# Identifying jewelery



## MysticColby

My Mom and Grandmother gave me a couple chains to sell (sorry, no refining here) and I'm a little stumped on some of them. Most are straight-forward (marked 18K or 925, for example) but some I'm not sure.
These would be two thin chains, gold-colored (looks same as the ones marked 18K), but clearly marked 925. Are these sterling that are gold plated?
Also, if it's marked "18K", is that reliably solid 18 karat gold? and is "K18" the same thing?


----------



## MMFJ

MysticColby said:


> gold-colored (looks same as the ones marked 18K), but clearly marked 925. Are these sterling that are gold plated?


yes, though they would still need testing in order for the buyer to feel comfortable (few, if any, would buy with just the marking). The gold on there is more of a 'wash' than a 'plating' in most cases I've seen (I'm no expert, but have bought a fair amount of chains and such).



MysticColby said:


> Also, if it's marked "18K", is that reliably solid 18 karat gold? and is "K18" the same thing?


same answer - should be tested by the buyer

Depending on what you are expecting from them, here's what I have seen on buyer pricing......

- Pawn shop - 10% or so of spot
- Me - 50% of spot (OK, a bit of self-promotion.... 
- 'Idiots' (mostly newbies that really don't know what they are doing and buy a lot of horrible junk) - 75% - 90% of spot
- eBay Idiots (well....) - 90% or more of spot (though you have fees, shipping, etc. to deal with and then they can still return....)

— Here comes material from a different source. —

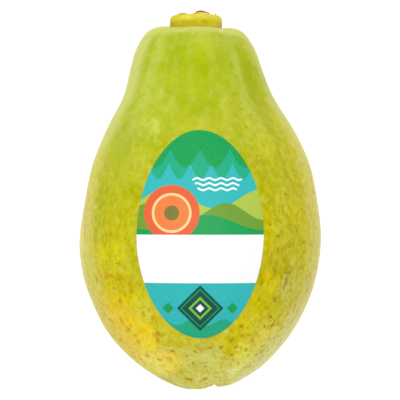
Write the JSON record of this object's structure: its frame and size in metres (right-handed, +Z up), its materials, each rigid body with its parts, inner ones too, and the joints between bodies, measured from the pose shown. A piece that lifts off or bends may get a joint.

Lots of options and you need to figure out where/who you want to deal with, the time you have to sell, etc. so you get the best DEAL you can (sometimes the best deal is not the best price, which is why pawn shops thrive....)

Oh, the "K18", I found from http://ezinearticles.com/?A-Lesson-In-Selling-Your-Gold-and-Silver&id=6357478 they say is a mixture of 18K and 14K, though I had to look it up as well, so don't quote me on it! :shock: 

And, marking of '18K' usually means it is 17.5K in reality as the US laws allow for .5K difference (and so, manufacturers seem to always make that "mistake"....)

Good luck to you on this - could be some nice cash coming your way if that is real 18K (or, 17.5K....).


----------



## MysticColby

Thanks for the info!
*just noticed I misspelled jewelry...*



MMFJ said:


> - Pawn shop - 10% or so of spot
> - Me - 50% of spot (OK, a bit of self-promotion....
> - 'Idiots' (mostly newbies that really don't know what they are doing and buy a lot of horrible junk) - 75% - 90% of spot
> - eBay Idiots (well....) - 90% or more of spot (though you have fees, shipping, etc. to deal with and then they can still return....)



yeah, I figured this was the way it was (I like how ebay is a higher degree of idiocy).
This all started because my Grandmother took some "gaudy rings I never wanted to see again" to a pawn shop. They "tested it with water, droppers, machines for 30 minutes" and offered her $300 for 3 of the 4 pieces. She was so thrilled to get some useful money out of it she accepted (apparently she had gone to another pawn shop which offered her ~$30 per 18K ring, which she declined). I told her that they gave her 1/4 what it was worth at most and most likely was 1/10. She was shocked it'd be worth so much more and wanted to cash in on her other jewelry. You wouldn't believe the things she didn't think were valuable; gold coins, gold chains, anything silver.

My current plan was to get them tested and sell the bland marked items on ebay (as ebay buyers tend to over-pay). Then take collectible/antique items to antique shop (to get history on them, as their main value isn't in what they're made of) Then take items with gems to a gem dealer to get them appraised.
I could test them myself, but these are good pieces that should be worn, and testing defaces the piece. Hopefully a professional can do it with less damage than I'd cause.


----------



## MMFJ

Well, to be "more than fair"..... I'll happily pay you FULL FACE VALUE for those gold coins! :!: (actually, we pay good prices on all gold coins and bullion - certainly much more than Grandma thought!)

I would be very interested in the entire lot, but not at eBay pricing.... (for a good load of quality items, I pay more).

if you are interested, drop me a PM with some pictures and we can start there. I pay up-front shipping and do the testing under video (one shot, from opening the box to last testing) so there's no surprises.


----------



## MysticColby

Thanks for the offer. I'll keep it in mind as I sort through what everything is.
But most is useful or collectible; worth more than intrinsic valuable. I wouldn't expect you to find as much value in it as a collector would.
For example: the coins are all AU or Unc and more than 70 years old.


----------



## MMFJ

MysticColby said:


> Thanks for the offer. I'll keep it in mind as I sort through what everything is.
> But most is useful or collectible; worth more than intrinsic valuable. I wouldn't expect you to find as much value in it as a collector would.
> For example: the coins are all AU or Unc and more than 70 years old.


Ah, but there is where you might just be surprised...... I have a friend (that has about 200 toz already) that is absolutely interested in the AU Unc old stuff!

Put a list together with some pics - I'm happy to make you a lot offer or just on select pieces. I think we can put a smile on your face 8)


----------



## nickvc

Coins have one good thing going for them, they are a known commodity and trade at close if not at bullion value, the jewellery is another matter, most even fairly old items have no more value than as scrap due to the high price of gold, if they are diamond set with decent size and quality stones they can fetch more, the same applies to high quality coloured stones. It's sad but true that even beautiful silverware is heading into the furnace and antique jewellery is going the same way as it's perceived value is below what the metals are worth, there are exceptions but for now they are rare.


----------